The U.S. stock market added to gains on the news, in hopes that regulators' new interpretation of fair value, or mark-to-market, accounting rules, will slow or reverse the heavy flow of mortgage-related losses on banks' balance sheets.
In the new guidance, first reported by Reuters, the U.S. Securities and Exchange Commission reminded financial services firms that they don't need to use fire sale prices when evaluating their hard to price assets.
"This is a significant first step and adds stability, confidence, and liquidity within the capital markets," said Steve Bartlett, president and chief executive of The Financial Services Roundtable. "By clarifying how to treat assets in an uncertain market, the SEC is continuing to provide transparency to investors and helping institutions to provide credit in periods of market stress."
U.S. accounting rule maker, the Financial Accounting Standards Board said on its Web site on Tuesday that it would change the agenda for its Wednesday meeting to focus on fair value accounting. The board is contemplating issuing additional guidance through a FASB staff position as soon as Wednesday, according to a person familiar with the matter.

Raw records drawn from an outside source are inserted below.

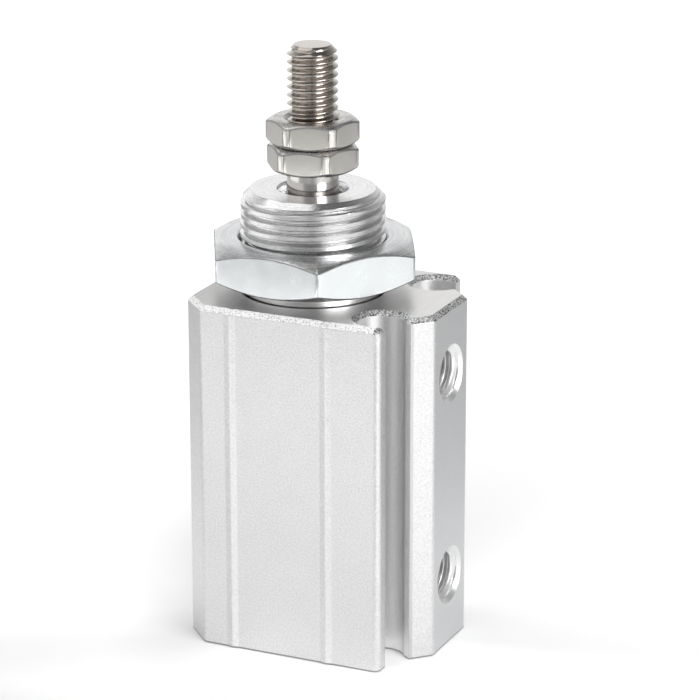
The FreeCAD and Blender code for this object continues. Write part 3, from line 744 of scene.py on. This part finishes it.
def hexagonNut(name, flats, turned, nut, steps=12):
    reach = nut["flats"] / sqrt(3)
    corners = []
    for number in range(6):
        turn = radians(nut["turn"] + 60 * number)
        following = turn + pi / 3
        corners.append((reach * cos(turn), reach * sin(turn), nut["corner"]))
        for step in range(1, steps):
            share = step / steps
            corners.append((
                reach * (cos(turn) * (1 - share) + cos(following) * share),
                reach * (sin(turn) * (1 - share) + sin(following) * share)))
    outline = softened(corners)
    shell = Shell()

    def circle(radius, level):
        return shell.ring([(radius * x / hypot(x, y), radius * y / hypot(x, y), level) for x, y in outline])

    def side(pull, fall, upper):  # pulled in from the flats, and along the axis from the cone
        places = []
        for x, y in outline:
            far = hypot(x, y)
            shrink = (far - pull) / far
            cone = max(0.0, far - pull - nut["face"]) / sqrt(3) + fall
            places.append((x * shrink, y * shrink, nut["high"] - cone if upper else nut["low"] + cone))
        return shell.ring(places)

    low, high, edge, mouth, face = nut["low"], nut["high"], nut["edge"], nut["bore"] + nut["sink"], nut["face"] - 0.04
    rings = [
        circle(nut["bore"], low + nut["sink"]), circle(mouth, low), circle(face, low),
        side(edge, 0.0, False), side(0.0, edge, False), side(0.0, edge, True), side(edge, 0.0, True),
        circle(face, high), circle(mouth, high), circle(nut["bore"], high - nut["sink"]),
    ]
    # the narrow bands between flats and cones take the dark edge material: a painted shade line
    flat, cone, shadedBand = 0, 1, 2
    paints = [cone, cone, cone, shadedBand, flat, shadedBand, cone, cone, cone, cone]
    for lower, upper, paint in zip(rings, rings[1:] + rings[:1], paints):
        shell.bridge(lower, upper, paint)
    return weighted(shell.mesh(name, [flats, turned, shadedNutEdge], 40.0))


for name, flats, turned, nut, body, node in (
    ("mountingNutHex", nutZinc, turnedZinc, mountingNut, "mounting_nut", "mounting_nut"),
    ("lowerRodNutHex", nutNickel, turnedNickel, lowerRodNut, "lower_nut", "rod_nut_lower"),
    ("upperRodNutHex", nutNickel, turnedNickel, upperRodNut, "upper_nut", "rod_nut_upper"),
):
    fitted(name, hexagonNut(name, flats, turned, nut), body, node)
print("nuts made")


insideLooks = {  # the pieces inside keep their solids
    "front_cover_o_ring": blackRubber, "rod_bush": bushBronze, "rod_seal": blackRubber,
    "front_bumper": blackRubber, "rear_bumper": blackRubber, "rear_cover": coverMetal,
    "rear_cover_o_ring": blackRubber, "rear_snap_ring": springSteel, "piston_seal": blackRubber,
    "wear_ring": wearPlastic, "piston_front": coverMetal, "piston_rear": coverMetal,
    "magnet_ring": magnetBlack, "piston_o_ring": blackRubber, "piston_nut": nutZinc,
}
for node, look in insideLooks.items():
    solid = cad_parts[node]
    solid.data.materials.clear()
    solid.data.materials.append(look)
print("inside pieces painted")


view = {
    "azimuth": 24.542, "elevation": 17.916, "roll": -0.045, "distance": 0.31643, "lens": 168.32,
    "aim": (0.003887, 0.0, 0.028656),
}
floorGlow = {  # strength of each bright patch
    "round": 0.03, "right": 0.36, "left": 0.78, "front": 0.9, "leftFar": 0.25, "farLeft": 2.3,
    "nearLeft": 0.12, "nearRight": 0.18, "strip": 0.35, "foot": 0.10,
}
floorShade = {  # share that each patch takes from the pale grey
    "tone": 0.90, "rightBack": 0.4, "leftBack": 0.05, "eyeSide": 0.42, "eyeNear": 0.25, "rightEnd": 0.45,
    "rightSide": 0.22,
}
# where each patch begins and ends, by degrees round the object or by millimetres
floorPatches = {
    "near": {"distance": (None, (130.0, 260.0))},
    "eyeSide": {"azimuth": ((-50.0, -6.0), (28.0, 66.0)), "distance": ((92.0, 126.0), None)},
    "eyeNear": {"azimuth": ((10.0, 22.0), (26.0, 40.0)), "behind": (None, (-40.0, -28.0))},
    "rightEnd": {"azimuth": ((96.0, 122.0), (122.0, 150.0)), "distance": ((100.0, 136.0), None)},
    "rightSide": {"azimuth": ((40.0, 90.0), None), "distance": ((90.0, 126.0), None)},
    "rightBack": {"rightOut": ((1.0, 15.0), None), "behind": ((-26.0, 6.0), None), "distance": (None, (105.0, 140.0))},
    "leftBack": {"leftOut": ((0.0, 20.0), None), "behind": ((-30.0, 10.0), None), "distance": (None, (105.0, 140.0))},
    "rightFront": {"aside": ((5.0, 45.0), None), "behind": (None, (-40.0, -15.0))},
    "leftFront": {"left": ((32.0, 50.0), None), "behind": (None, (-20.0, 5.0))},
    "leftFar": {"leftOut": ((0.0, 12.0), None), "behind": ((5.0, 30.0), None), "distance": (None, (105.0, 130.0))},
    "front": {
        "azimuth": ((-30.0, 6.0), (9.0, 16.0)), "behind": (None, (-45.0, -30.0)), "distance": (None, (94.0, 112.0)),
    },
    "farLeft": {"azimuth": ((-100.0, -72.0), (-62.0, -30.0)), "distance": ((122.0, 152.0), (180.0, 300.0))},
    "nearLeft": {"left": ((9.0, 15.0), None), "behind": ((-6.0, 4.0), None), "distance": (None, (45.0, 90.0))},
    "nearRight": {"azimuth": ((25.0, 50.0), (85.0, 110.0)), "distance": (None, (35.0, 70.0))},
    "strip": {"rightOut": (None, (0.0, 9.0)), "leftOut": (None, (0.0, 9.0)), "behind": ((-27.0, -14.0), None)},
}


def paleFloor():  # bright round the object and behind it, dimmer beyond the picture
    material, spot = newMaterial("paleFloor")
    x, y = spot.split()[:2]
    turn = radians(view["azimuth"])
    aside = x * cos(turn) + y * sin(turn)
    behind = y * cos(turn) - x * sin(turn)
    distance = (x * x + y * y) ** 0.5
    halfWidth = 39.0 + behind * 0.11  # of the picture
    measures = {
        "aside": aside, "left": 0.0 - aside, "rightOut": aside - halfWidth, "leftOut": 0.0 - aside - halfWidth,
        "behind": behind, "distance": distance, "azimuth": x.math("ARCTAN2", x, 0.0 - y) * (180.0 / pi),
    }

    def patch(name):
        parts = []
        for measure, (rise, fall) in floorPatches[name].items():
            if rise:
                parts.append(measures[measure].soft(*rise))
            if fall:
                parts.append(1.0 - measures[measure].soft(*fall))
        share = parts[0]
        for part in parts[1:]:
            share = share * part
        return share

    patches = {name: patch(name) for name in floorPatches}
    glow = {name: patches[name] * floorGlow[name] for name in ("leftFar", "farLeft", "nearLeft", "nearRight")}
    nearer = 0.4 + distance.soft(40.0, 92.0) * 0.6
    right = patches["rightFront"] * (1.0 - distance.soft(85.0, 110.0) * 0.8) * floorGlow["right"]
    left = patches["leftFront"] * (1.0 - distance.soft(100.0, 114.0) * 0.85) * floorGlow["left"]
    bright = right + (left + patches["front"] * floorGlow["front"]) * nearer + floorGlow["round"]
    bright = patches["near"] * (1.0 - patches["rightBack"]) * (1.0 - patches["leftBack"] * 0.5) * bright
    bright = bright + glow["leftFar"] + glow["farLeft"] + glow["nearRight"]
    bright = bright * (1.0 - patches["eyeSide"]) * (1.0 - patches["rightEnd"]) * (1.0 - patches["eyeNear"] * 0.5)
    foot = 1.0 + behind.soft(-12.0, 12.0) * 2.0 + measures["left"].soft(10.0, 22.0) * 1.9
    strip = patches["strip"] * (floorGlow["strip"] * behind.soft(10.0, 110.0) + floorGlow["foot"] * foot)
    bright = bright.math("MAXIMUM", bright, strip) + glow["nearLeft"]

    patches["rightBack"] = patches["rightBack"] * (1.0 - distance.soft(60.0, 100.0))
    shade = 0.70 + ((x * 0.906 - y * 0.423) / distance).soft(-0.45, 0.45) * 0.36  # darker behind
    for name in ("rightBack", "leftBack", "eyeSide", "eyeNear", "rightEnd", "rightSide"):
        shade = shade * (1.0 - patches[name] * floorShade[name])
    return surface(material, spot, {
        "Base Color": shade.blend(grey(0.0), grey(floorShade["tone"])), "Roughness": 0.9, "Specular IOR Level": 0.0,
        "Emission Color": bright.blend(grey(0.0), grey(1.0)), "Emission Strength": 1.0,
    })


floorHalf = 900.0
floorShell = Shell()
floorSides = ((-1, -1), (1, -1), (1, 1), (-1, 1))
floorShell.lid([floorShell.ring([(x * floorHalf, y * floorHalf, 0.0) for x, y in floorSides])])
floor = linked("studioFloor", floorShell.mesh("studioFloor", [paleFloor()]))

skyGlow = {"tone": 1.18, "overhead": -0.85, "away": -0.6, "ahead": -0.6, "left": 0.7, "right": 0.3}
world = bpy.data.worlds.new("studioLight")
bpy.context.scene.world = world
world.use_nodes = True
world.node_tree.nodes.clear()
sky = Wire(world.node_tree)
x, y, upward = sky.add("ShaderNodeTexCoord", output="Generated").split()
overhead = 1.0 + upward.ramp(0.3, 0.85) * skyGlow["overhead"]
away = 1.0 + (x * 0.766 + y * 0.643).ramp(0.3, 0.95) * skyGlow["away"]  # dimmer behind on the right
ahead = 1.0 + (x * 0.31 - y * 0.95).soft(0.55, 0.98) * skyGlow["ahead"]  # and on the camera's side
sides = 1.0 + (0.0 - x * 0.87 - y * 0.5).soft(0.6, 0.98) * skyGlow["left"]
sides = sides + (x * 0.98 - y * 0.17).soft(0.6, 0.98) * skyGlow["right"]
glow = (overhead * away * ahead * sides).blend(grey(0.0), grey(skyGlow["tone"]))
lit = sky.add("ShaderNodeBackground", {}, {"Color": glow, "Strength": 1.0})
sky.add("ShaderNodeOutputWorld", {}, {"Surface": lit})

softboxes = {
    "rightSoftbox": {"azimuth": 65.0, "elevation": 28.0, "distance": 0.40, "size": 0.26, "power": 1.2},
    "upperLeftSoftbox": {"azimuth": -52.0, "elevation": 60.0, "distance": 0.60, "size": 0.60, "power": 1.3},
}


def sightline(place):  # from the object towards a lamp or the camera
    around, up = radians(place["azimuth"]), radians(place["elevation"])
    return Vector((sin(around) * cos(up), -cos(around) * cos(up), sin(up)))


for name, box in softboxes.items():
    lamp = bpy.data.lights.new(name, "AREA")
    lamp.shape = "SQUARE"
    lamp.size = box["size"]
    lamp.energy = box["power"]
    holder = linked(name, lamp)
    holder.location = Vector((0.004, 0.0, 0.028)) + sightline(box) * box["distance"]
    holder.rotation_euler = sightline(box).to_track_quat("Z", "Y").to_euler()

back = sightline(view)
around = radians(view["azimuth"])
right = Vector((cos(around), sin(around), 0.0))
eye = linked("photoEye", bpy.data.cameras.new("photoEye"))
eye.data.lens = view["lens"]
eye.data.sensor_width = 36.0
eye.data.clip_start = 0.01
eye.data.clip_end = 10.0
turning = Matrix((right, back.cross(right), back)).transposed().to_4x4()
turning = turning @ Matrix.Rotation(radians(view["roll"]), 4, "Z")
eye.matrix_world = Matrix.Translation(Vector(view["aim"]) + back * view["distance"]) @ turning
bpy.context.scene.camera = eye
bpy.context.scene.view_settings.view_transform = "Standard"
print("studio lit")
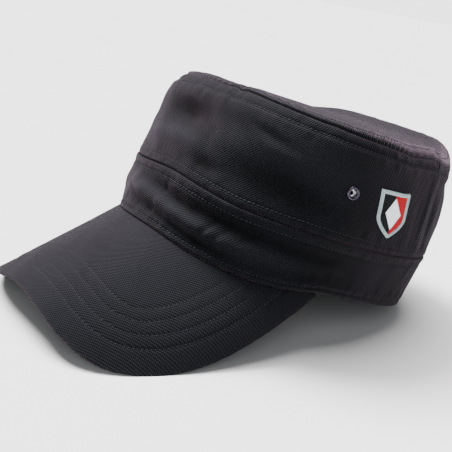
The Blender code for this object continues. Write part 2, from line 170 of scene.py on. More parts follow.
# How far the soft cap's top seam sags towards its rear corners
SAGS = table(
    "angle sag",
    (0, 0.0000),
    (102, 0.0000),
    (110, 0.0016),
    (118, 0.0050),
    (132, 0.0058),
    (152, 0.0008),
    (180, 0.0000),
)

# Small steps where the top seam was caught in the sewing
SEAM_KINKS = table(
    "angle width rise",
    (7.0, 2.2, 0.0005),
    (10.5, 1.8, -0.0008),
    (52.0, 3.0, 0.0003),
    (88.0, 3.0, -0.0004),
    (107.0, 1.6, -0.0007),
    (322.0, 2.4, -0.0004),
)

# Folds and dents of the wall. Each is a soft ridge, or a dent where its depth is negative. length,
# width and depth are shares of BAND_HEIGHT, and turn is the angle of its length to the level line.
FOLDS = table(
    "angle level length width turn depth",
    (-8, 0.50, 0.55, 0.13, -6, 0.070),
    (13, 0.42, 0.50, 0.14, 0, 0.056),
    (31, 0.44, 0.50, 0.14, 3, 0.042),
    (48, 0.42, 0.50, 0.16, 3, 0.035),
    (1, 0.66, 0.60, 0.11, -8, -0.065),
    (20, 0.66, 0.70, 0.13, 3, -0.052),
    (46, 0.66, 0.90, 0.16, 0, -0.045),
    (0, 0.27, 0.75, 0.09, -3, -0.050),
    (23, 0.20, 0.60, 0.09, 0, -0.035),
    (58, 0.30, 0.80, 0.15, 2, -0.030),
    (-8, 1.62, 0.58, 0.21, -4, -0.165),
    (-26, 1.58, 0.50, 0.20, 0, -0.012),
    (-8, 1.33, 0.85, 0.18, -1, 0.070),
    (13, 1.20, 0.36, 0.10, 4, -0.035),
    (21, 1.50, 0.36, 0.16, -20, 0.028),
    (31, 1.72, 0.40, 0.065, -8, -0.030),
    (44, 1.62, 0.95, 0.28, -3, 0.045),
    (38, 1.28, 0.85, 0.22, -4, -0.045),
    (108, 1.50, 0.70, 0.07, 95, 0.030),
    (115, 1.50, 0.70, 0.09, 95, -0.030),
    (128, 1.78, 0.45, 0.12, 0, -0.050),
    (150, 1.45, 0.90, 0.35, -6, 0.040),
    (-45, 1.66, 0.75, 0.26, 4, 0.035),
    (-40, 0.50, 0.80, 0.18, -4, 0.045),
    (-116, 1.45, 0.80, 0.10, 86, 0.040),
)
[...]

The SEC's guidance on Tuesday, came on the last day of the third quarter for most U.S. companies, allowing them to incorporate the changes in their next round of financial statements.
In a document on the matter, the SEC reaffirmed that management's internal assumptions can be used to measure fair value when relevant market evidence does not exist.
U.S. accounting rule makers assume that the factors used to come up with fair values are based on an orderly transaction between willing market participants. The SEC document said that "distressed or forced liquidation sales are not orderly transactions."
"This guidance will help auditors more accurately price assets that are difficult to value under current market conditions," said Edward Yingling, president and chief executive of the American Bankers Association, whose group has been among several pressuring the SEC to clarify the rules for months.
Under U.S. accounting rules, assets can be valued based on a simple price quote in an active market. But the hardest to value assets are often based entirely on management's best estimate derived from mathematical models.
However, as credit markets seized up this year, many banks were forced to rely on models to value complex mortgage securities that used to trade in more active markets. Critics have complained that accountants forced banks to base their values on fire sale prices in illiquid markets instead of the so-called level 3 input, or unobservable factors, such as the mathematical models used to evaluate their securities.
The SEC's guidance says that sometimes the level 3 inputs may be more appropriate than the so-called level 2, or observable factors.
"In essence, the SEC wants to stop the avalanche of declining prices," said Tom Sowanick, chief investment officer at Clearbrook Financial. Sowanick said that the new guidance should allow banks to rely more on their own assumptions when they determine fair value rather than the distressed sale prices occurring in the markets.
But fair value accounting has been popular with many investors who said it greatly increased transparency about the risks banks are facing.
"This letter (SEC document) could be titled, pick a number, any number, as it gives bankers great leeway in choosing what numbers they will give to investors," said Lynn Turner, who served as chief accountant at the SEC from 1998 through 2001.
Others, however, said that the changes have not gone far enough.
In a letter to SEC Chairman Christopher Cox on Tuesday a bipartisan group of more than 60 U.S. lawmakers urged the SEC to suspend the fair value accounting rule immediately.
"Fair value accounting is a utopian dream that ran into the reality of business and litigation," said Chris Whalen, co-founder of Institutional Risk Analytics, which provides ratings and analytical tools to investors.
"Equating an opinion with a market price is crazy," he continued. "It doesn't matter who gives the opinion -- the auditor is still going to say to the client, 'Why don't you write it down?'"
Under U.S. accounting rules, a "Level 1" asset can be marked-to-market based on a simple price quote in an active market. However, the price of a "Level 2" asset is "mark-to-model" and is estimated based on observable market prices and inputs. A "Level 3" asset is so illiquid that its value is based entirely on management's best estimate derived from complex mathematical models.